In 2003, delegations went directly to President Karzai, Second Vice President Karim Khalili and Kabul Mayor Mohammad Nawandish to plead their case. Speaking in the Indian capital last summer, Karzai promised to do more to make Afghanistan safe for the Hindus and Sikhs taking refuge in India to return. But the government has done little to deter the abuse. In the past decade, the government has provided 10 different locations for Sikhs to hold cremations, but each time Sikhs said they faced abuse. This led the community to erect high walls around the gurdwara - constructed 45 years ago under the rule of King Zahir Shah - so they could perform cremations in peace. Along with a proper location to hold their cremation ceremonies, Hindus and Sikhs have been asking for exclusive schools. Though primary schools for Sikhs have now been established in Kabul and Jalalabad, many youth reported being excluded or taunted while attending government-run schools in the capital. The community had hoped that Karzai's Septmeber decree calling for a parliamentary seat reserved for Hindus and Sikhs would provide them with much-needed political representation. But even that fell flat when the parliament rejected the measure last December by a vote of 73 to 51. Those opposing the measure cited Article 22 of Afghanistan's constitution, which prohibits discrimination or special privileges for any single group.
'Send us anywhere'
Still, some in the community wonder why Afghanistan's two-million-strong nomad community, called the kochi, are entitled to 10 seats in parliament.
In a statement issued 10 days after the parliament rejected the allocation of a seat for Hindus and Sikhs, a consortium of representatives from both communities demanded that the government take "serious actions in connection with the elimination of all forms of discrimination against Hindus and Sikh people". Among other things, the statement called for the "restitution of their confiscated property, access to education, freedom to hold religious rites".

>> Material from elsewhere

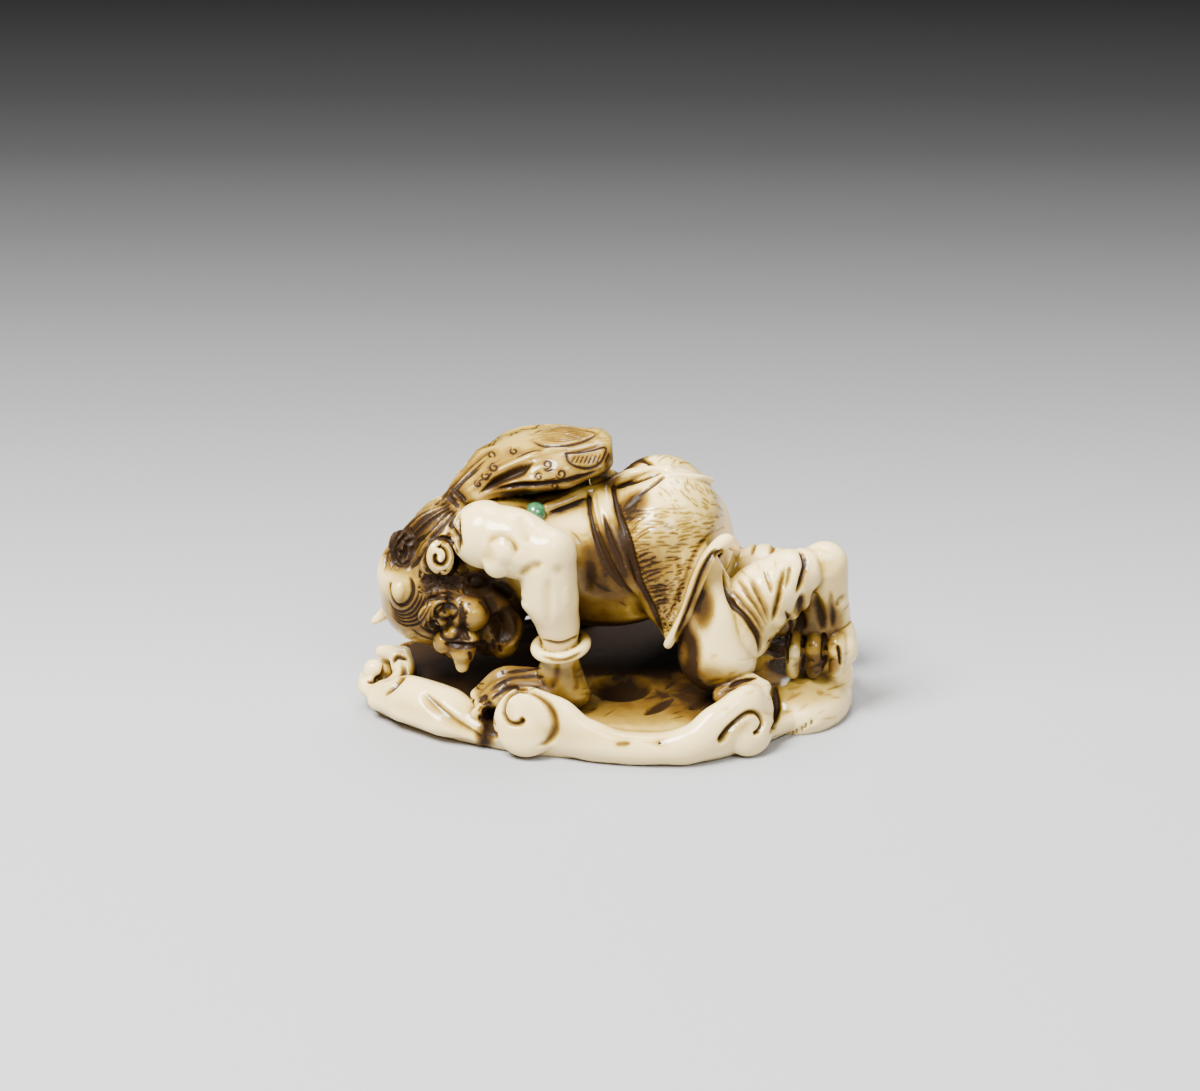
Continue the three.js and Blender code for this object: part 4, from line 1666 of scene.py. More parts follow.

Fabrizio Foschini of the Afghanistan Analysts Network said that without political power, Hindus and Sikhs have found themselves "in a competition for space and jobs at a time when new arrivals [from the provinces] to Kabul bring with them religious intolerance".
In a statement to Al Jazeera, the government said Karzai "instructed the relevant authorities including the Minister of Interior, the Minister of Religious affairs and Kabul mayor present in the meeting to carry out an assessment of the problems the Hindu and Sikh community are currently facing". But many religious minorities in Afghanistan are already disenchanted with their homeland, and say they will leave the country if their conditions don't improve.

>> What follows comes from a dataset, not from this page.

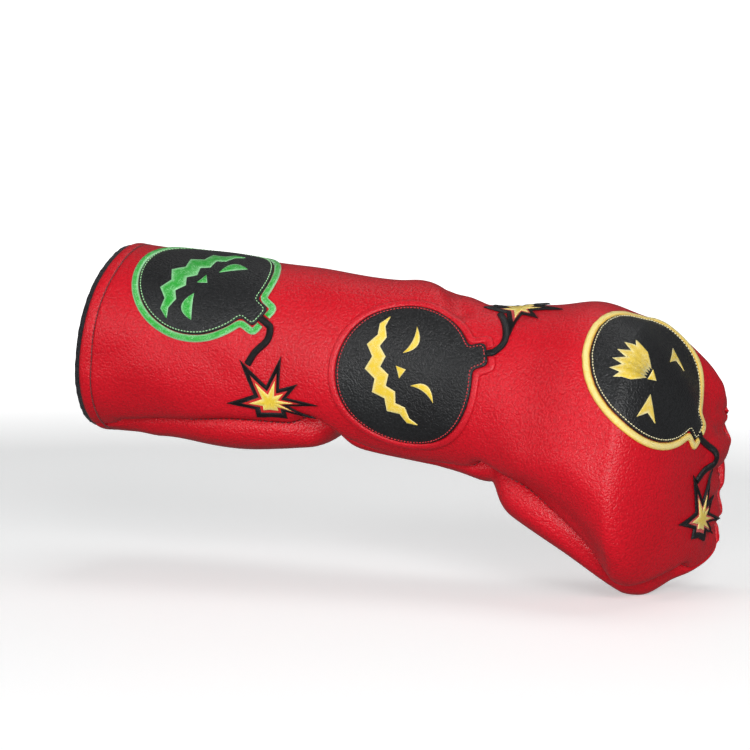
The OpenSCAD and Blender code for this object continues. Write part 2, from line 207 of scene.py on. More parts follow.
def fold_height(u, a):
    """Height of the skin's folds over the smooth skin, in mm."""
    points = base(u, a)
    height = np.zeros(u.shape)
    for route, rise, width in FOLDS:
        height += rise * near(points, route, width)
    back = bump_at(a % 360, 186, 78)
    ripple = np.cos(np.radians(a * 360 / GATHER_PITCH) + 1.3 * np.sin(u * 9.0 + a * 0.11))
    height += GATHER_DEPTH * back * bump_at(u, 4.7, 0.62) * (ripple - 0.6)
    swell = (np.sin(points[..., 0] * 0.071 + 1.1) * np.sin(points[..., 2] * 0.083 + 0.4)
             + 0.6 * np.sin(points[..., 0] * 0.13 + points[..., 2] * 0.11 + points[..., 1] * 0.05))
    return height + 0.45 * swell


# ---------------------------------------------------------------- the skin as a fine net
ROWS_PER_SECTION = 24
DEG = 2.0


class Skin:
    """A fine net of points over (u, a), read between its points by smooth curves."""

    def __init__(self, points):
        self.p = points
        d_a = np.roll(points, -1, 1) - np.roll(points, 1, 1)
        d_u = np.gradient(points, axis=0)
        n = np.cross(d_u, d_a)
        long = np.linalg.norm(n, axis=-1, keepdims=True)
        n = np.where(long > 1e-3, n / np.maximum(long, 1e-9), 0)
        n[-1] = unit(0.3 * unit(n[-2]) + np.array([math.cos(CROWN_DIP), 0, math.sin(CROWN_DIP)]))
        self.n = unit(n)

    def read(self, net, i, j):
        m, k = net.shape[:2]
        i0 = np.clip(np.floor(i).astype(int), 0, m - 2)
        j0 = np.floor(j).astype(int)
        f, g = (i - i0)[..., None], (j - j0)[..., None]

        def weights(t):
            return [0.5 * (-t + 2 * t * t - t ** 3), 0.5 * (2 - 5 * t * t + 3 * t ** 3),
                    0.5 * (t + 4 * t * t - 3 * t ** 3), 0.5 * (-t * t + t ** 3)]
        out = 0
        wf, wg = weights(f), weights(g)
        for x in range(4):
            row = np.clip(i0 + x - 1, 0, m - 1)
            for y in range(4):
                out = out + wf[x] * wg[y] * net[row, (j0 + y - 1) % k]
        return out

    def at(self, u, a, o=0.0):
        u, a, o = np.broadcast_arrays(np.asarray(u, float), np.asarray(a, float),
                                      np.asarray(o, float))
        inside = np.clip(u, 0, LAST + 1)
        i, j = inside * ROWS_PER_SECTION, a / DEG
        p = self.read(self.p, i, j) + o[..., None] * unit(self.read(self.n, i, j))
        if (u < 0).any():
            step = (self.read(self.p, i + 1, j) - self.read(self.p, i, j)) * ROWS_PER_SECTION
            p = p + np.minimum(u, 0)[..., None] * step
        return p


net_u, net_a = np.meshgrid(np.arange(0, (LAST + 1) * ROWS_PER_SECTION + 1) / ROWS_PER_SECTION,
                           np.arange(0, 360, DEG), indexing="ij")
folds = fold_height(net_u, net_a)
skin = Skin(base(net_u, net_a, folds))


def below(u, a, o):
    """Place under the folded skin, at a depth measured from it, for the layers inside."""
    inside = np.clip(u, 0, LAST + 1)
    fold = skin.read(folds[..., None], inside * ROWS_PER_SECTION, a / DEG)[..., 0]
    p = base(inside, a, fold + o)
    if (u < 0).any():
        p = p + np.minimum(u, 0)[..., None] * (base(inside + 0.04, a, fold + o) - p) / 0.04
    return p


# ---------------------------------------------------------------- flat patterns on the skin
FAN_RAYS, FAN_STEP = 120, 1.0


def slopes(u, a):
    return ((base(u + 0.002, a) - base(u - 0.002, a)) / 0.004,
            (base(u, a + 1) - base(u, a - 1)) / 2)


class Pattern:
    """A flat pattern laid on the smooth skin: distances are true along rays from its centre."""

    def __init__(self, centre, reach):
        u = np.full(FAN_RAYS, float(centre[0]))
        a = np.full(FAN_RAYS, float(centre[1]))
        du, da = slopes(u, a)
        e = unit(du)
        f = np.cross(unit(np.cross(du, da)), e)
        w = np.radians(np.arange(FAN_RAYS) * 360 / FAN_RAYS)[:, None]
        t = e * np.cos(w) + f * np.sin(w)
        rows = [np.stack([u, a], -1)]
        for _ in range(int(math.ceil(reach / FAN_STEP)) + 1):
            ee, ff, gg = (du * du).sum(-1), (du * da).sum(-1), (da * da).sum(-1)
            tu, ta = (t * du).sum(-1), (t * da).sum(-1)
            k = np.maximum(ee * gg - ff * ff, 1e-6)
            u = np.clip(u + FAN_STEP * (gg * tu - ff * ta) / k, -0.15, LAST + 0.992)
            a = a + FAN_STEP * (ee * ta - ff * tu) / k
            du, da = slopes(u, a)
            n = unit(np.cross(du, da))
            t = unit(t - (t * n).sum(-1, keepdims=True) * n)
            rows.append(np.stack([u, a], -1))
        self.fan = np.stack(rows, 1)

    def lay(self, p):
        p = np.asarray(p, float)
        r = np.hypot(p[..., 0], p[..., 1]) / FAN_STEP
        i = np.minimum(np.floor(r).astype(int), self.fan.shape[1] - 2)
        w = (np.degrees(np.arctan2(p[..., 1], p[..., 0])) % 360) * FAN_RAYS / 360
        k = np.floor(w).astype(int) % FAN_RAYS
        f, g = (r - i)[..., None], (w - np.floor(w))[..., None]
        near_ray = (1 - f) * self.fan[k, i] + f * self.fan[k, i + 1]
        next_ray = (1 - f) * self.fan[(k + 1) % FAN_RAYS, i] + f * self.fan[(k + 1) % FAN_RAYS, i + 1]
        return (1 - g) * near_ray + g * next_ray


# ---------------------------------------------------------------- mesh helpers
def make_object(name, verts, faces, material, flat=None):
    mesh = bpy.data.meshes.new(name)
    mesh.from_pydata((np.asarray(verts) * MM).tolist(), [], faces)
    mesh.validate()
    mesh.update()
    mesh.shade_smooth()
    if flat is not None:
        layer = mesh.attributes.new("flat", "FLOAT_VECTOR", "POINT")
        layer.data.foreach_set("vector", np.asarray(flat, np.float32).ravel())
    mesh.materials.append(material)
    piece = bpy.data.objects.new(name, mesh)
    bpy.context.scene.collection.objects.link(piece)
    return piece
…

Though neighbouring India and Pakistan - which both have considerably larger Sikh and Hindu populations - may seem like a natural choice for relocation, Ranjit Singh, who left Jalalabad for Kabul three years ago, said they would still face economic hardship there, too. "Send us to France, send us to Germany, send us anywhere - but we can't stay where we are not respected anymore," he said.
Mansour, a Muslim man who works at the Kabul gurdwara, said he would be sad to see Afghan Hindus and Sikhs leave the country. Unable to understand the hate lodged against his fellow Afghans, Mansour described them as "good, nice people. If we can work with the Americans, why can't we work with and accept the Sikhs and Hindus?"